Water-washed coal can still be found on the beach, and it is easy to picture hardened convicts working in the mines almost 200 years ago.
The Trowutta Arch
Where’s that? I hear you ask.
The arch is a stunning geological feature at the end of a magical rainforest, but the journey there is just as interesting.
The walk is less than an hour return, and suitable for all ages.
To get to the arch you’ll need to take a road trip past some of the state’s biggest dairy farms as well as logging coupes, using the Tarkine Drive.
It’s a 45-minute drive from Stanley via Irishtown and Edith Creek, so fuelling up beforehand on the local fish and chips fresh off the boat is recommended.
St Patrick’s Head
For a 360-degree view of the Fingal Valley and east coast, St Patrick’s Head is a challenge worth taking on.
The track is accessed near the small town of St Mary’s.
ABC Radio Hobart’s Lucy Breaden recently climbed the summit.
“We made the trek to the top of St Patrick’s Head a few months ago and we were blown away by the view, when we finally reached the top,” she said.
“It’s a three-hour return trip but it’s certainly not for the faint-hearted — it was quite a steep walk to the summit and can be dangerous if you lose your footing.
“We only spotted one other couple during the entire walk, so it’s safe to say it’s yet to be discovered.”
On a fine day, the Hartz Mountains National Park looks out onto some of Tasmania’s most wild and remote scenery.
On a cloudy day, not so much — but you’ll still enjoy stunning glacial lakes and alpine vegetation.
Don’t be put off by the word ‘mountain’. Hartz Peak is doable by most, and if you’re not up for a climb there are several other pleasant short walks.
The park is 84 kilometres south-west of Hobart, and close to Geeveston for snacks and supplies.
For a walk really off the beaten track, it’s hard to go past Montezuma Falls near Rosebery.

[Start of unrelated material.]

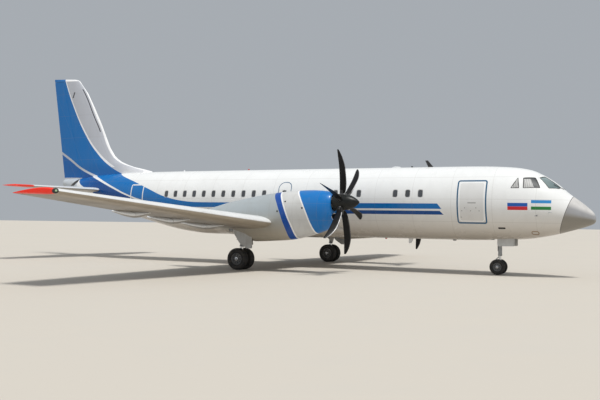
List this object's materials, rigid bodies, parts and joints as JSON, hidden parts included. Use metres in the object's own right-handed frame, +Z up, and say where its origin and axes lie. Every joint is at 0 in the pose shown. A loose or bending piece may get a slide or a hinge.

The walk is three hours return through thick rainforest, which follows an old mining railway.
If you’re afraid of heights, take the swinging suspension bridge only if you dare.
A viewing platform gets you up close and personal with the falls, which are an impressive 104 metres high.
Dora Point to Skeleton Bay
If you want to share remote beaches with only a hooded plover, the coastal track between Dora Point and Skeleton Bay on Tasmania’s east coast is a must.
The walk can be started from either end of the track, which weaves along pristine coves and orange lichen-covered rocks.
With dozens of little beaches along the way, chances are you’ll have one all to yourself.
If you’re up for a longer walk, the Humbug Point Loop is about 10 kilometres.